Please forgive my ignorance, but is it possible to breed Rhoms? I know that you should only have one in a tank, but what about breeding them? I have been doing searches on this subject but it seems like breeding piranha is very much an unknown.

This is the only website and information that I have found (that wasn't crap) that deals with breeding.

I would love to attempt it, but wondering if anyone has any foundational knowledge?

Thanks in advance,

Jeffrey


----------



## Scooby (Dec 25, 2003)

Take a look at some Earlier posts i have found all the info i need to know on this site just from checking out new and older posts.... Usually quicker then waiting for someone to reply....


----------



## thePACK (Jan 3, 2003)

yet to be achieved ..you need a really big big tank to even attempt to breed them...


----------



## Blacksheep (Dec 11, 2003)

thePACK said:


> yet to be achieved ..you need a really big big tank to even attempt to breed them...


 Thanks...that was what I was thinking...not really going to try it until I have my bigger tank.

Jeffrey


----------



## NIKE (Jan 27, 2003)

read this thread







http://www.piranha-fury.com/forum/pfury/in...showtopic=19133


----------



## Blacksheep (Dec 11, 2003)

NIKE said:


> read this thread :nod: http://www.piranha-fury.com/forum/pfury/in...showtopic=19133


NIKE - Thanks so much for that link. I have a woman in the church that owns a used bookstore and she can order me any book, new or used, that I want.

Definately going to put in the request for her to get that!

Thanks agian,

Jeffrey

{{Edit - I am such a dork. I wondered why I did not find that link when I did a search...I typed in Rhom Breeding...and nothing. I typed in Breeding Rhoms and there it was!







Thanks again for the link!}}


----------



## MR HARLEY (Aug 12, 2003)

NIKE said:


> read this thread :nod: http://www.piranha-fury.com/forum/pfury/in...showtopic=19133


 Thats awesome.....nike...


----------



## nitrofish (Jan 14, 2003)

PastorJeff said:


> Please forgive my ignorance, but is it possible to breed Rhoms? I know that you should only have one in a tank, but what about breeding them? I have been doing searches on this subject but it seems like breeding piranha is very much an unknown.
> 
> This is the only website and information that I have found (that wasn't crap) that deals with breeding.
> 
> ...


 rhoms have been breed in captivity!!, they are not as easy because they tend to be solitary piranha's. talk to serasalmus collector, he has breed serr's a couple times succesfully


----------



## CraigStables (Oct 5, 2003)

As I put in that thread Nike posted up, Rhoms have been bred once that we know of in Public.

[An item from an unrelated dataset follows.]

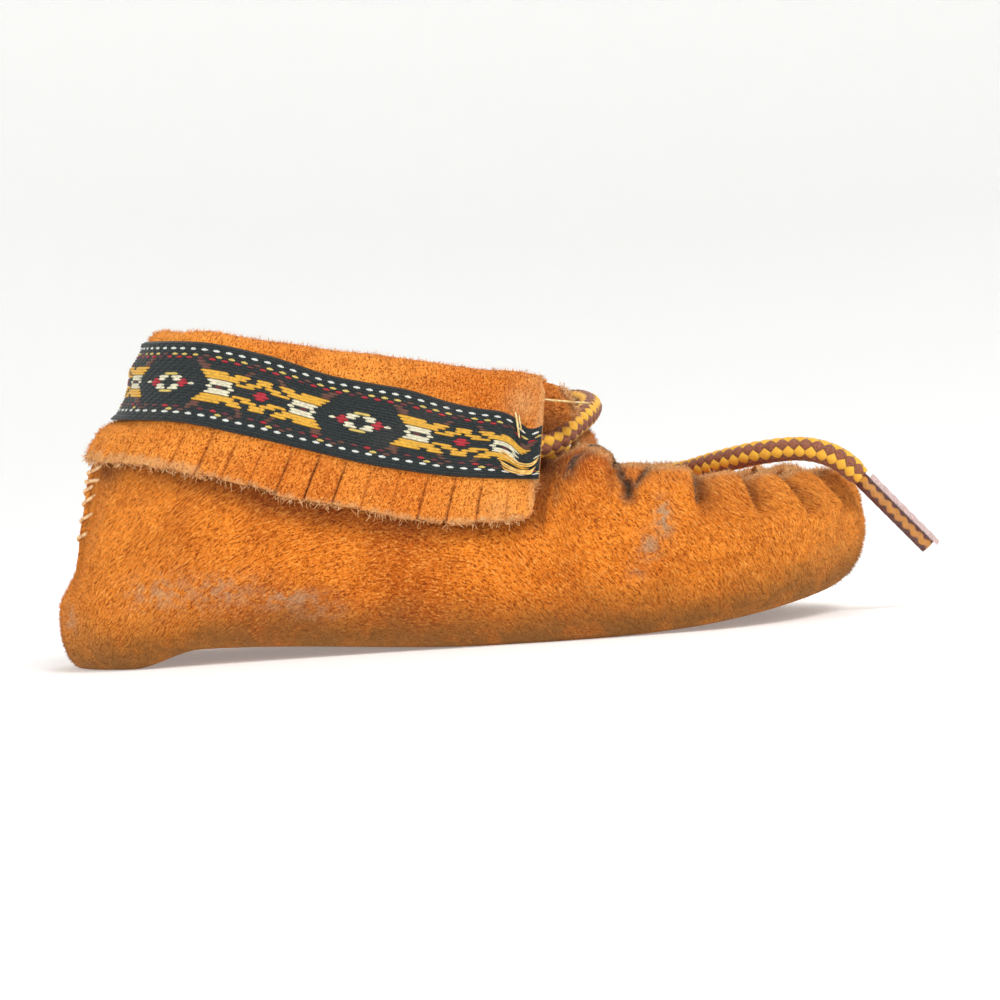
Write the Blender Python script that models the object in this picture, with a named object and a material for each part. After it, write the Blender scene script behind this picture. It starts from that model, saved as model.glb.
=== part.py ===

If your interested in it then I would definitly recommend that book, there is a day by day account of what happened, etc!


----------



## adamc07 (Oct 23, 2003)

When I was in Germany last summer. I went to a zoo in Frankfurt and they a very large tank, I would assume close to 1000g. They had 2 Rhoms in there that were swimming around in there looking like a pair. One of the tour guides told me that it was a breeding pair that layed eggs before.


----------



## hakeemtito (Oct 3, 2003)

i would imagine they'd try to kill each other


----------



## Ugenstugen (Jan 6, 2004)

You need a really really large tank in order to breed. No breeding is known in an aquarium of rhoms that I am aware of.


----------



## CraigStables (Oct 5, 2003)

Ugenstugen said:


> You need a really really large tank in order to breed. No breeding is known in an aquarium of rhoms that I am aware of.


 Only once, in Germany! Take a look on OPEFE for more info, or better still buy Piranha in the Aquarium (or something like that) got a full write up about it!

Oh, and BTW it was a 1200 Gal tank with about 8 Rhoms


----------